Selby wore a cast through much of the film not because it had any relation to Moore, but because Ricci had actually injured her arm before filming (x).
Selby’s cast is the focal point of a fictionalized scene in which Wuornos comes home to find Selby frantically ripping it apart. This action is the catalyst for Wuornos’ murder confession to Selby.
The character of Tom was a fictionalized composite of the other regular patrons at Wuornos’ favorite bar, not based on any specific individual (x).
The scene when Wuornos tells Selby that she has killed a man is much more dramatic than described in Tyria’s testimony. Tyria claims that Wuornos revealed her crime without emotion (x), which contradicts the film portrayal (seen below).
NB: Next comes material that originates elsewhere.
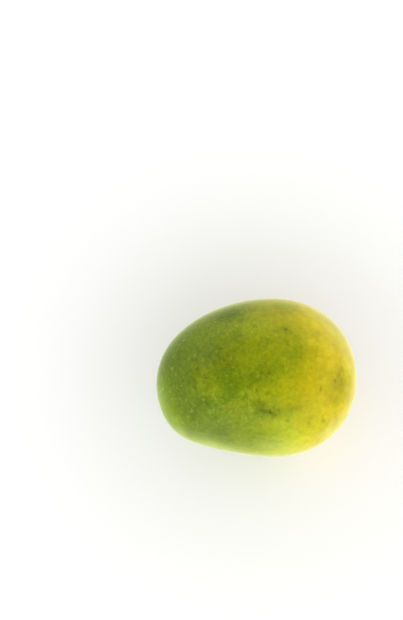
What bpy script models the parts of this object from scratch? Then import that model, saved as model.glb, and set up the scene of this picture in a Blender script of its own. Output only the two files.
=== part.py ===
"""A ripening himsagar mango that lies on its cheek, with the dry stub of its stalk.

Metres, +Z up. The mango stands on z = 0 and its box is centred on the origin. +X points to the broad
stem end and -X to the narrow tip, +Y to the rounded back edge and -Y to the belly edge with its sinus.
"""

import math

import bmesh
import bpy
from mathutils import Vector

# The fruit's three measures, as an egg shape before its hollows are pressed in
LENGTH = 0.0930
BREADTH = 0.0750
THICKNESS = 0.0660

# Both ends are blunter than an ellipse's, and the stem end is broader than the tip
SHOULDER_SWELL = 0.088
END_FULLNESS = 0.074

# The tip droops towards the belly edge
TIP_DROOP = 0.0007

# Places on the fruit are a turn from the stem end, seen from above, and a lift above its middle plane.
# A swelling or a hollow has a width, the angle in radians at which it has faded to about a third.
SINUS_TURN = math.radians(252)
SINUS_DEPTH = 0.0022
SINUS_WIDTH = 0.45
BEAK_TURN = math.radians(214)
BEAK_HEIGHT = 0.0016
BEAK_WIDTH = 0.35

# The stalk sits askew, towards the back edge, in a shallow hollow with a level seat
STALK_TURN = math.radians(25)
STALK_LIFT = math.radians(-14)
HOLLOW_DEPTH = 0.0022
HOLLOW_WIDTH = 0.20
SEAT_RADIUS = 0.0042
SEAT_BLEND = 0.0040

# The cheek that the mango lies on is pressed flat by this much
REST_DEPTH = 0.0011

# The stub's outline, radius and height above the seat, from its broken top down to its root
SEAT_GAP = 0.0003
STUB_PROFILE = [
    (0.0, 0.0056),
    (0.0012, 0.0056),
    (0.0021, 0.0053),
    (0.0026, 0.0047),
    (0.0026, 0.0040),
    (0.0024, 0.0030),
    (0.0025, 0.0020),
    (0.0029, 0.0012),
    (0.0035, 0.0008),
    (0.0037, 0.0005),
    (0.0034, SEAT_GAP),
    (0.0, SEAT_GAP),
]
STUB_SIDES = 20

# The skin's net of faces, with its rings drawn closer together round the stalk
NET_SEGMENTS = 64
NET_RINGS = 46
RING_CROWDING = 0.35

# Corners closer than this become one: on the skin, and on the stub's axis
SKIN_MERGE = 0.0001
STUB_MERGE = 0.00001

# Linear colours and roughness of the satin skin and of the dry stalk
SKIN_COLOUR = (0.27, 0.32, 0.03)
SKIN_ROUGHNESS = 0.42
STALK_COLOUR = (0.075, 0.070, 0.035)
STALK_ROUGHNESS = 0.80


def direction(turn, lift=0.0):
    """The unit direction from the fruit's middle to a place on it."""
    return Vector((math.cos(lift) * math.cos(turn), math.cos(lift) * math.sin(turn), math.sin(lift)))


BEAK = direction(BEAK_TURN)
STALK = direction(STALK_TURN, STALK_LIFT)


def soft_patch(towards, centre, width):
    """1 at the middle of a round patch of skin, fading smoothly to 0 around it."""
    return math.exp(-((towards.angle(centre) / width) ** 2))


def belly_band(towards):
    """1 on the belly edge at the sinus, fading along the edge and towards both cheeks."""
    from_sinus = math.remainder(math.atan2(towards.y, towards.x) - SINUS_TURN, math.tau)
    return math.exp(-((from_sinus / SINUS_WIDTH) ** 2)) * (1 - towards.z**2)


def outward(towards):
    """The way the skin faces, taken from the plain ellipsoid."""
    return Vector((towards.x / LENGTH, towards.y / BREADTH, towards.z / THICKNESS)).normalized()


def skin_point(towards):
    """Where the skin lies in a direction from the fruit's middle, before the seat and the resting spot."""
    x, y, z = towards
    girth = 1 + SHOULDER_SWELL * x + END_FULLNESS * x * x
    droop = TIP_DROOP * ((1 - x) / 2) ** 2
    point = Vector((LENGTH / 2 * x, BREADTH / 2 * y * girth - droop, THICKNESS / 2 * z * girth))
    relief = (
        BEAK_HEIGHT * soft_patch(towards, BEAK, BEAK_WIDTH)
        - SINUS_DEPTH * belly_band(towards)
        - HOLLOW_DEPTH * soft_patch(towards, STALK, HOLLOW_WIDTH)
    )
    return point + outward(towards) * relief


SEAT_CENTRE = skin_point(STALK)
STALK_AXIS = outward(STALK)


def levelled_at_seat(point):
    """The skin point, moved along the stalk's axis onto the level seat if it is close to the stalk."""
    offset = point - SEAT_CENTRE
    height = offset.dot(STALK_AXIS)
    across = (offset - STALK_AXIS * height).length
    if offset.length > 2 * (SEAT_RADIUS + SEAT_BLEND):
        return point
    fade = min(1.0, max(0.0, (across - SEAT_RADIUS) / SEAT_BLEND))
    return point - STALK_AXIS * height * (1 - fade * fade * (3 - 2 * fade))


def plain_material(name, colour, roughness):
    """A non-metal finish in one colour."""
    material = bpy.data.materials.new(name)
    material.use_nodes = True
    shader = material.node_tree.nodes["Principled BSDF"]
    shader.inputs["Base Color"].default_value = (*colour, 1.0)
    shader.inputs["Roughness"].default_value = roughness
    shader.inputs["Metallic"].default_value = 0.0
    return material


def make_fruit(collection):
    """The whole fruit: a sphere's net, its pole at the stalk, shaped to the skin and cut level below."""
    bm = bmesh.new()
    bmesh.ops.create_uvsphere(bm, u_segments=NET_SEGMENTS, v_segments=NET_RINGS, radius=1.0)
    pole_to_stalk = STALK.to_track_quat("Z", "Y")
    for vertex in bm.verts:
        polar = math.acos(max(-1.0, min(1.0, vertex.co.z)))
        crowded = polar * (1 - RING_CROWDING) + RING_CROWDING * polar * polar / math.pi
        around = math.atan2(vertex.co.y, vertex.co.x)
        towards = Vector(
            (math.sin(crowded) * math.cos(around), math.sin(crowded) * math.sin(around), math.cos(crowded))
        )
        vertex.co = levelled_at_seat(skin_point(pole_to_stalk @ towards))

    rest_level = min(vertex.co.z for vertex in bm.verts) + REST_DEPTH
    bmesh.ops.bisect_plane(
        bm,
        geom=bm.verts[:] + bm.edges[:] + bm.faces[:],
        dist=SKIN_MERGE / 10,
        plane_co=(0.0, 0.0, rest_level),
        plane_no=(0.0, 0.0, -1.0),
        clear_outer=True,
    )
    bmesh.ops.remove_doubles(bm, verts=bm.verts, dist=SKIN_MERGE)
    rim = [edge for edge in bm.edges if edge.is_boundary]
    for vertex in {vertex for edge in rim for vertex in edge.verts}:
        vertex.co.z = rest_level
    spot = bmesh.ops.contextual_create(bm, geom=rim)["faces"]
    bmesh.ops.recalc_face_normals(bm, faces=bm.faces)
    for face in bm.faces:
        face.smooth = face not in spot

    mesh = bpy.data.meshes.new("fruit")
    bm.to_mesh(mesh)
    bm.free()
    mesh.materials.append(plain_material("mango_skin", SKIN_COLOUR, SKIN_ROUGHNESS))
    fruit = bpy.data.objects.new("fruit", mesh)
    collection.objects.link(fruit)
    return fruit, rest_level


def make_stem(collection):
    """The dry stub: its outline turned about its own axis, standing on the seat."""
    points = [(radius, 0.0, height) for radius, height in STUB_PROFILE]
    edges = [(i, i + 1) for i in range(len(points) - 1)]
    mesh = bpy.data.meshes.new("stem")
    mesh.from_pydata(points, edges, [])
    mesh.materials.append(plain_material("dry_stalk", STALK_COLOUR, STALK_ROUGHNESS))
    stem = bpy.data.objects.new("stem", mesh)
    stem.location = SEAT_CENTRE
    stem.rotation_euler = STALK_AXIS.to_track_quat("Z", "Y").to_euler()
    collection.objects.link(stem)
    turn = stem.modifiers.new("turned_outline", "SCREW")
    turn.axis = "Z"
    turn.steps = STUB_SIDES
    turn.render_steps = STUB_SIDES
    turn.use_merge_vertices = True
    turn.merge_threshold = STUB_MERGE
    return stem


def world_box(pieces):
    """The lowest and highest corners of the pieces as they are evaluated."""
    graph = bpy.context.evaluated_depsgraph_get()
    corners = []
    for piece in pieces:
        solid = piece.evaluated_get(graph)
        corners += [solid.matrix_world @ vertex.co for vertex in solid.data.vertices]
    low = Vector([min(corner[axis] for corner in corners) for axis in range(3)])
    high = Vector([max(corner[axis] for corner in corners) for axis in range(3)])
    return low, high


def main():
    for leftover in list(bpy.data.objects):
        bpy.data.objects.remove(leftover, do_unlink=True)
    collection = bpy.data.collections.new("himsagar_mango")
    bpy.context.scene.collection.children.link(collection)

    fruit, rest_level = make_fruit(collection)
    stem = make_stem(collection)

    mango = bpy.data.objects.new("mango_place", None)
    collection.objects.link(mango)
    for piece in (fruit, stem):
        piece.parent = mango
    bpy.context.view_layer.update()
    low, high = world_box((fruit, stem))
    mango.location = (-(low.x + high.x) / 2, -(low.y + high.y) / 2, -rest_level)
    bpy.context.view_layer.update()


main()
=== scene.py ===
import math

import bmesh
import bpy
from mathutils import Matrix, Vector, noise


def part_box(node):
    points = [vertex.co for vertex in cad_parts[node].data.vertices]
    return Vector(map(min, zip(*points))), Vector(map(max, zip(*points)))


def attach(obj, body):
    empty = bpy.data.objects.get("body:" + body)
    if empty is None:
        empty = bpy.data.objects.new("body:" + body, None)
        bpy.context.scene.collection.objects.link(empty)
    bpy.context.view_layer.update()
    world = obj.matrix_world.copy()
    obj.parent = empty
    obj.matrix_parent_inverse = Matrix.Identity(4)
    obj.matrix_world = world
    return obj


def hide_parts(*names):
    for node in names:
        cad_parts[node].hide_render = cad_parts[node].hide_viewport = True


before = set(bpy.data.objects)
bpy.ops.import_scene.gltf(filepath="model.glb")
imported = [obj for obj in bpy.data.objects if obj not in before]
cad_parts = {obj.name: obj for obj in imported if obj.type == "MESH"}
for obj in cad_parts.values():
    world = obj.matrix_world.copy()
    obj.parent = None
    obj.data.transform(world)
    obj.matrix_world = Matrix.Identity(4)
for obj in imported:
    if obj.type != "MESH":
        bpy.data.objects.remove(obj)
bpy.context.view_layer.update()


# The fruit: one berry, whose thick waxy skin, flesh and stone grew as a single piece. It is an egg shape,
# broad at the stalk and drooping a little at the tip, and pressed in along its belly edge up to a slight
# beak. It lies on its cheek, where the taut skin gives way to a small level spot.

# The shape as the solid has it: sizes in metres, swellings as shares of the girth, and places and widths
# as turns round the fruit
LENGTH = 0.0930
BREADTH = 0.0750
THICKNESS = 0.0660
SHOULDER_SWELL = 0.088
END_FULLNESS = 0.074
TIP_DROOP = 0.0007
SINUS_TURN = math.radians(252)
SINUS_DEPTH = 0.0022
SINUS_WIDTH = 0.45
BEAK_TURN = math.radians(214)
BEAK_HEIGHT = 0.0016
BEAK_WIDTH = 0.35
STALK_TURN = math.radians(25)
STALK_LIFT = math.radians(-14)
HOLLOW_DEPTH = 0.0022
HOLLOW_WIDTH = 0.20
SEAT_RADIUS = 0.0042
SEAT_BLEND = 0.0040

# The skin is levelled for the seat no further than this turn, in radians, from the stalk
SEAT_LIMIT = 1.0

# Soft unevenness of the skin, always inwards: broad swells, small dimples, and puckers in the stem hollow
SWELL_SIZE = 0.024
SWELL_DEPTH = 0.00040
DIMPLE_SIZE = 0.0060
DIMPLE_DEPTH = 0.00006
PUCKER_SIZE = 0.0026
PUCKER_DEPTH = 0.00040

# How fine the skin's net is, round the stalk and from the stalk to the far end
SKIN_SEGMENTS = 336
SKIN_RINGS = 264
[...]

A number of creative liberties were taken for character development and to move the plot along. The following are a few scenes that are plausible but unsupported by any factual evidence:
Scenes of a younger Wuornos, as a child and a young woman, were added. In two of the scenes she is seen exposing herself in some way to men who are understood to be taking advantage of her naivety.
Selby and Wuornos share a roller-skating sequence in which their characters are seen developing a fondness for and attraction to one another. A similar scene takes place on a Ferris wheel at a local fair.
A love scene between Selby and Wuornos is briefly depicted.
An unprepared and desperate Wuornos is seen interviewing for a job at a law firm, and having a vitriolic outburst when rejected by the interviewer.
Wuornos intends, at one point, to kill a man who has hired her for her services as a prostitute, but when the stuttering client confesses to her that he has “never done this before,” she elects to let him live.
Wuornos is, in one scene, sexually coerced by a police officer who had previously detained her.
Most importantly, the filmmakers chose to portray the violent rape scene that Wuornos described in court despite the fact that it could not be corroborated by physical evidence or Tyria’s testimony, and Wuornos’ testimony was inconsistent (x).
Fragments of Wuornos’ actual letters were spoken by Charlize Theron as narration (x).
Theron gained weight for the role, and makeup artists made her look almost identical to Wuornos.
Wuornos was described to police as being disruptive and confrontational in public over minor things (x), and this is depicted in the film.
When Wuornos is first seen trying to lure in a client, she shows pictures of her supposed children, which are later revealed to not be hers. This was an actual method that Wuornos used to elicit sympathy (x).
The car crash that led to police sketches of Moore and Wuornos – a pivotal point in the investigation – was depicted accurately (x).
The recorded phone call between Moore and Wuornos that led to Wuornos’ sentencing was accurately dramatized by Ricci and Theron, borrowing dialogue from the actual conversation.
The dialogue from Wuornos’ outburst in court upon hearing her death sentence was used almost verbatim.